Roy Tennant is a Senior Program Officer for OCLC Research. He is the owner of the Web4Lib and XML4Lib electronic discussions, and the creator and editor of Current Cites, a current awareness newsletter published every month since 1990. His books include "Technology in Libraries: Essays in Honor of Anne Grodzins Lipow" (2008), "Managing the Digital Library" (2004), "XML in Libraries" (2002), "Practical HTML: A Self-Paced Tutorial" (1996), and "Crossing the Internet Threshold: An Instructional Handbook" (1993). Roy wrote a monthly column on digital libraries for Library Journal for a decade and has written numerous articles in other professional journals. In 2003, he received the American Library Association's LITA/Library Hi Tech Award for Excellence in Communication for Continuing Education. Follow him on Twitter @rtennant.

Comments

  1. Michael Porter says:

    My thoughts exactly. As much as I love what Flickr does, it is NEVER lost on me that what they do skirts dangerously close to what I believe a modern library should be doing for patrons (and empowering patrons to do through the library). Fascinating developments in a continually fascinating area of observation, research and conversation. Glad you called it out here, Roy.

  2. Tom Scheinfeldt says:

    Thanks for this post, Roy. This news certainly lends some new urgency to my earlier concern. (And I can’t say I didn’t experience at least a brief moment of “I told you so” when I first heard it.) I guess where I still come down on the subject is that as long as folks understand the risks of using a commercial service, have spare capacity to devote to something that could easily disappear, don’t expect to draw any collections data back into their local databases, and don’t put any hopes whatsoever in Flickr as a preservation pathway, then the service can still provide a useful outlet for engaging community around collections.

    Those, of course, are HUGE caveats.

    Bottom line: Flickr Commons is not a cultural heritage “project” in the way those of us in the biz think of one (i.e. something that has had to account in advance for issues of scalability, preservation, sustainability, and other issues of special importance to collections professionals) and potential participants need to know that going in.

  3. Roy Tennant says:

    Tom, totally with you. As long as something like the Flickr Commons is an “add on” and not something you depend on, then go for it. But in the end, we can only depend on ourselves.

  4. Michael Casey says:

    Your points are well taken but the fact of the matter is, what options do libraries have if they want to get their content seen by as many people as possible? You can create and save the content locally (or in a paid cloud) but your content is going to be hidden and findable by a very small number of people. Flickr has the traffic to get your content seen by many and allows for the social interaction and global openness we want (as can, to a lesser extent, other services like Photobucket). We need to save our content (locally and using services like Backupify) but we need to get that content out there so people can easily access it. Flickr remains one of the best options and I certainly hope that they continue the Commons project.

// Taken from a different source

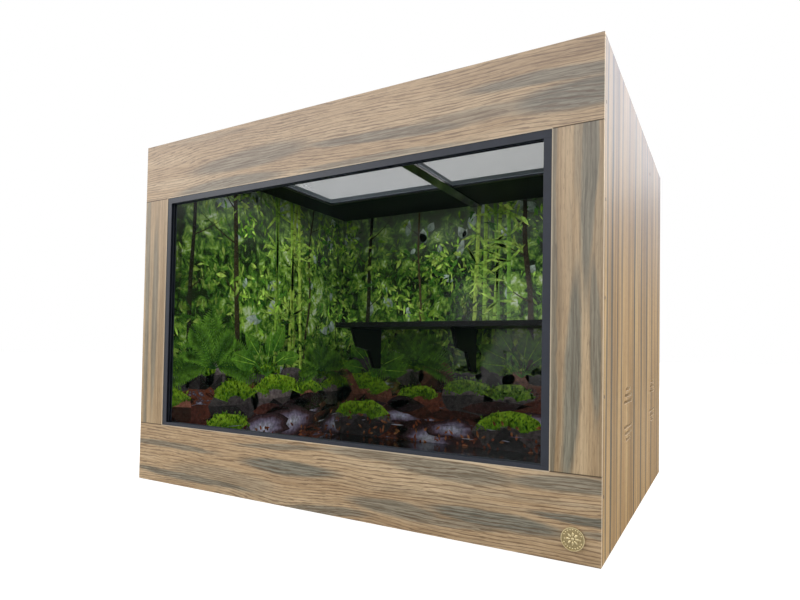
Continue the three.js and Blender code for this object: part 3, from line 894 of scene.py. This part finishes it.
def printed_walls(ink):
    """One piece for each wall, with the strip's shapes cut at the wall's edges."""
    art = draw_walls()
    for wall, (name, spot) in enumerate(WALLS):
        low, high = STRIP_CORNERS[wall], STRIP_CORNERS[wall + 1]
        vertices, faces, colours = [], [], []
        for outline, layer in art.shapes:
            points = outline
            for axis, limit, side in ((0, low, 1), (0, high, -1), (1, STRIP_LOW, 1), (1, STRIP_HIGH, -1)):
                points = trimmed(points, axis, limit, side) if len(points) > 2 else []
            if len(points) < 3 or (name == "right" and covers_hole(points)):
                continue
            first = len(vertices)
            lift = INK_GAP + layer * INK_LIFT
            vertices.extend(spot(p[0], p[1], lift) for p in points)
            colours.extend((p[2], p[3], p[4], 1.0) for p in points)
            faces.append(tuple(range(first, first + len(points))))
        mesh = bpy.data.meshes.new(f"print_art_{name}")
        mesh.from_pydata(vertices, [], faces)
        shades = mesh.color_attributes.new(name="ink", type="FLOAT_COLOR", domain="POINT")
        shades.data.foreach_set("color", [part for colour in colours for part in colour])
        made_piece(f"print_art_{name}", mesh, ink)


# ---- Ceiling mesh ----


def slab(vertices, faces, corners, low, high):
    """A flat four-cornered bar."""
    first = len(vertices)
    vertices.extend((x, y, z) for z in (low, high) for x, y in corners)
    faces.extend(
        tuple(first + i for i in face)
        for face in ((3, 2, 1, 0), (4, 5, 6, 7), (0, 1, 5, 4), (1, 2, 6, 5), (2, 3, 7, 6), (3, 0, 4, 7))
    )


def fine_mesh(side, material):
    """Expanded sheet: two crossing sets of slim diagonal strands inside a flat hem."""
    low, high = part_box(f"mesh_{side}")
    middle = (low + high) / 2
    half = (high.x - low.x) / 2
    vertices, faces = [], []
    count = int(half * math.sqrt(2) / STRAND_PITCH)
    for lean, rise in ((1, 0.0), (-1, STRAND_THICK)):
        for i in range(-count, count + 1):
            gap = i * STRAND_PITCH * math.sqrt(2)
            ends = (max(-half, -half - gap), min(half, half - gap))
            if ends[1] - ends[0] < STRAND_LEAST:
                continue
            wide = STRAND_WIDTH / 2
            shift = Vector((-wide, wide)) / math.sqrt(2)
            line = [Vector((x, x + gap)) for x in ends]
            corners = [line[0] - shift, line[1] - shift, line[1] + shift, line[0] + shift]
            spots = [
                (middle.x + lean * min(half, max(-half, c.x)), middle.y + min(half, max(-half, c.y)))
                for c in corners
            ]
            if lean < 0:
                spots.reverse()
            slab(vertices, faces, spots, low.z + rise, low.z + rise + STRAND_THICK)
    inner = half - STRAND_HEM
    for x0, x1, y0, y1 in (
        (-half, half, -half, -inner),
        (-half, half, inner, half),
        (-half, -inner, -inner, inner),
        (inner, half, -inner, inner),
    ):
        corners = [(middle.x + x, middle.y + y) for x, y in ((x0, y0), (x1, y0), (x1, y1), (x0, y1))]
        slab(vertices, faces, corners, low.z, high.z)
    mesh = bpy.data.meshes.new(f"fine_mesh_{side}")
    mesh.from_pydata(vertices, [], faces)
    piece = made_piece(f"fine_mesh_{side}", mesh, material)
    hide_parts(f"mesh_{side}")


# ---- Badge ----


def badge_relief(material):
    """Ring of beads round a rosette, in the badge's recess."""
    low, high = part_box("badge")
    middle = Vector(((low.x + high.x) / 2, low.y + BADGE_RECESS, (low.z + high.z) / 2))
    form = bmesh.new()

    def boss(x, z, size, turn=0.0):
        place = Matrix.Translation(middle + Vector((x, 0, z))) @ Matrix.Rotation(turn, 4, "Y")
        place = place @ Matrix.Diagonal((*size, 1))
        bmesh.ops.create_icosphere(form, subdivisions=2, radius=1.0, matrix=place)

    for i in range(BEADS["count"]):
        angle = 2 * math.pi * (i + 0.5) / BEADS["count"]
        if abs(math.sin(angle)) > BEADLESS:
            boss(BEADS["ring"] * math.cos(angle), BEADS["ring"] * math.sin(angle), BEADS["size"])
    for i in range(PETALS["count"]):
        angle = 2 * math.pi * i / PETALS["count"]
        boss(PETALS["ring"] * math.cos(angle), PETALS["ring"] * math.sin(angle), PETALS["size"], -angle)
    boss(0, 0, BADGE_HUB)
    mesh = bpy.data.meshes.new("badge_relief")
    form.to_mesh(mesh)
    form.free()
    mesh.shade_smooth()
    made_piece("badge_relief", mesh, material)


# ---- Materials on the CAD nodes ----

OPENING_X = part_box("right_fascia")[0].x
OPENING_LOW, OPENING_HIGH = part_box("bottom_fascia")[1].z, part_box("top_fascia")[0].z

RAIL_JOINTS = ((2, OPENING_LOW), (2, OPENING_HIGH))
rails = oak(
    "oak_rails", 0, 2, RAIL_STREAKS, RAIL_TONES, 1.0, FRONT_GLARE,
    joints=RAIL_JOINTS, highlit_edges=RAIL_JOINTS,
)
stiles = oak(
    "oak_stiles", 2, 0, STILE_STREAKS, STILE_TONES, 0.3, FRONT_GLARE,
    joints=RAIL_JOINTS, highlit_edges=((0, OPENING_X), (0, -OPENING_X)),
)
SIDE_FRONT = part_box("right_side_panel")[0].y
sides = oak(
    "oak_sides", 2, 1, SIDE_STREAKS, SIDE_TONES, 0.0, SIDE_GLARE,
    joints=((1, SIDE_FRONT),), raw_rounds=VENTS, sheen=0.09,
)
gloss_black = black_board("gloss_black_board", (0.09, 0.2), 0.5)
ceiling_black = black_board("ceiling_black_board", (0.42, 0.56), 0.05)
dull_black = matt_black()
plastic = track_plastic()
pane_glass = clear_glass()
prints = print_ground()
frame_metal = metal("frame_aluminium", tone(20, 21, 24), tone(44, 46, 51), 0.34, 90, (1, 8, 1))
mesh_metal = metal("mesh_aluminium", tone(86, 94, 102), tone(118, 127, 136), 0.42, 300)
BADGE_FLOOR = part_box("badge")[0].y + BADGE_RECESS
gold = metal("badge_brass", tone(206, 184, 132), tone(250, 238, 196), 0.34, 420, sunk=BADGE_FLOOR)
screw_metal = metal("screw_steel", tone(58, 42, 30), tone(98, 76, 56), 0.42, 600)

LOOKS = {
    rails: ("top_fascia", "bottom_fascia"),
    stiles: ("left_fascia", "right_fascia"),
    sides: ("left_side_panel", "right_side_panel"),
    gloss_black: ("floor_panel", "centre_batten"),
    ceiling_black: (
        "top_panel", "back_panel",
        "front_frame_top", "front_frame_bottom", "front_frame_left", "front_frame_right",
    ),
    dull_black: ("shelf", "shelf_bracket_left", "shelf_bracket_centre", "shelf_bracket_right"),
    plastic: ("top_track", "bottom_track", "left_channel", "right_channel"),
    pane_glass: ("glass_pane_left", "glass_pane_right"),
    prints: ("backdrop_left", "backdrop_right", "backdrop_back"),
    frame_metal: ("mesh_frame_left", "mesh_frame_right"),
    mesh_metal: ("mesh_left", "mesh_right"),
    gold: ("badge", "badge_pin_left", "badge_pin_right"),
    screw_metal: tuple(f"side_screw_{side}_{i}" for side in ("left", "right") for i in range(1, 6)),
    rubber(): ("probe_port_plug",),
}
for look, names in LOOKS.items():
    for name in names:
        dress(name, look)
for name in LOOKS[rails] + LOOKS[stiles] + LOOKS[sides][:1] + LOOKS[dull_black]:
    soften(name, EDGE_ROUND["wood"])
soften(LOOKS[sides][1], EDGE_ROUND["vent"], 60)
for name in LOOKS[plastic] + LOOKS[pane_glass]:
    soften(name, EDGE_ROUND["trim"])
for name in LOOKS[pane_glass]:
    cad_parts[name].visible_shadow = False

printed_walls(print_ink())
for side in ("left", "right"):
    fine_mesh(side, mesh_metal)
badge_relief(gold)

# ---- Stage ----


def shown_ray(t):
    """1 for rays that the camera sees directly, mirrored or through glass."""
    path = t.add("LightPath").outputs
    seen = t.math("ADD", path["Is Camera Ray"], path["Is Glossy Ray"])
    return t.math("ADD", seen, path["Is Transmission Ray"], clamp=True)


class WorldTree(Tree):
    """The same short ways for the surroundings."""

    def __init__(self, world):
        world.use_nodes = True
        self.tree = world.node_tree
        self.shader = self.tree.nodes["Background"]


def studio():
    """Pale endless floor, white surroundings and the lamps."""
    world = bpy.data.worlds.new("studio")
    bpy.context.scene.world = world
    t = WorldTree(world)
    strength = t.add("MapRange", {0: shown_ray(t), 3: WORLD_STRENGTH, 4: SHOWN_WHITE}).outputs[0]
    t.set(Color=(1, 1, 1, 1), Strength=strength)

    t = Tree("pale_floor")
    speckle = t.noise(t.place(), 3.0, 3.0)
    t.set(Base_Color=t.mix(speckle, *FLOOR_TONES), Roughness=0.9)
    t.set(Specular_IOR_Level=0.1)
    t.set(Emission_Color=(1, 1, 1, 1))
    t.set(Emission_Strength=t.math("MULTIPLY", t.add("LightPath").outputs["Is Camera Ray"], FLOOR_GLOW))
    mesh = bpy.data.meshes.new("floor")
    z = CAD_BOX[0].z - FLOOR_DROP
    corners = [(x * FLOOR_REACH, y * FLOOR_REACH, z) for x, y in ((-1, -1), (1, -1), (1, 1), (-1, 1))]
    mesh.from_pydata(corners, [], [(0, 1, 2, 3)])
    mesh.materials.append(t.material)
    floor = bpy.data.objects.new("floor", mesh)
    bpy.context.scene.collection.objects.link(floor)

    for name, lamp in LAMPS.items():
        data = bpy.data.lights.new(name, "AREA")
        data.shape = "SQUARE"
        data.size = lamp["size"]
        data.energy = lamp["power"]
        light = bpy.data.objects.new(name, data)
        bpy.context.scene.collection.objects.link(light)
        light.location = lamp["place"]
        light.visible_camera = False
        light.visible_glossy = name != UNMIRRORED
        aim = Vector(lamp["aim"]) - Vector(lamp["place"])
        light.rotation_euler = aim.to_track_quat("-Z", "Y").to_euler()


def camera():
    """The photo's camera."""
    data = bpy.data.cameras.new("camera")
    data.lens = CAMERA_LENS
    data.sensor_width = CAMERA_SENSOR
    data.shift_x, data.shift_y = CAMERA_SHIFT
    data.clip_start, data.clip_end = 0.01, 100.0
    yaw, pitch, roll = (math.radians(a) for a in (CAMERA_YAW, CAMERA_PITCH, CAMERA_ROLL))
    ahead = Vector((math.sin(yaw) * math.cos(pitch), math.cos(yaw) * math.cos(pitch), math.sin(pitch)))
    level = Vector((math.cos(yaw), -math.sin(yaw), 0))
    upright = level.cross(ahead)
    right = math.cos(roll) * level + math.sin(roll) * upright
    up = math.cos(roll) * upright - math.sin(roll) * level
    turn = Matrix((right, up, -ahead)).transposed().to_4x4()
    eye = bpy.data.objects.new("camera", data)
    bpy.context.scene.collection.objects.link(eye)
    eye.matrix_world = Matrix.Translation(CAMERA_PLACE) @ turn
    bpy.context.scene.camera = eye


studio()
camera()
bpy.context.scene.view_settings.view_transform = "Standard"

  5. I suspect the decision was made because hosting content for libraries for free is a terrible business to be in. The storage space required is likely very large for most collections as compared to the traffic they generate. But that’s just a guess.

    On a more fundamental level, this is very much a tragedy of the commons in a less punny use of the phrase.

    A handful of players enter an online business with very deep-pocketed investors, whether spun up by an existing conglomerate or backed by venture capital. Their aim is simply market share, and profit can come later, through some undetermined means.

    If persisted for awhile, this will often destroy all the alternatives that are not able or willing to use such a business model, and it sets unrealistic expectations in the community.

    You’re left either with stranded and spoiled former users, or a single large corporate player that has formed such a large monopoly that the business can begin to profit from it. It’s ugly, and I’ve seen it recapitulated in several unique sectors in the Internet era.

  6. I have never understood why libraries and museums chose to cooperate with flickR, a commercial company with a “fun” audience, rather than Wikimedia Commons, a non-profit organization with an educational goal.

  7. Flickr cites backlog as the reason for the decision. I think the time it takes to process requests is taken for granted, especially when reading some of the commentary in the archival and library community. I don’t think its simply the “big boys taking their ball and going home,” but devoting more time to analyzing the content they have received and preparing the collection for public viewing. Processing collections, whether digital or in print, takes time and is an issue of manpower and resources available for the project. From what I can understand, the closing isn’t permanent and the article is a bit of an overreaction.

  8. Hmmm, “tragic” — really?

    Maybe not everyone agrees — see the ArchivesNext post from January 25th and the indicommons post from January 28th.

  9. BTW, Flickr Commons was not hosting for “free.” Commons participants had to buy a Flickr “Pro” account. Granted, that does not cost much. Also, I don’t know of any participant who sees the Flickr Commons as a cultural heritage solution. They see the Commons as a way to get exposure for collections they curate elsewhere. The Flickr version actually gets _seen_ and contains links back to the home museum or library. It is a way to get “in the flow.”

    I’m not sure why Flickr had such a hard time managing this project. I hope they pick up the ball again, but frankly the lethargy with which they approached it since George left does no give me much confidence in that outcome.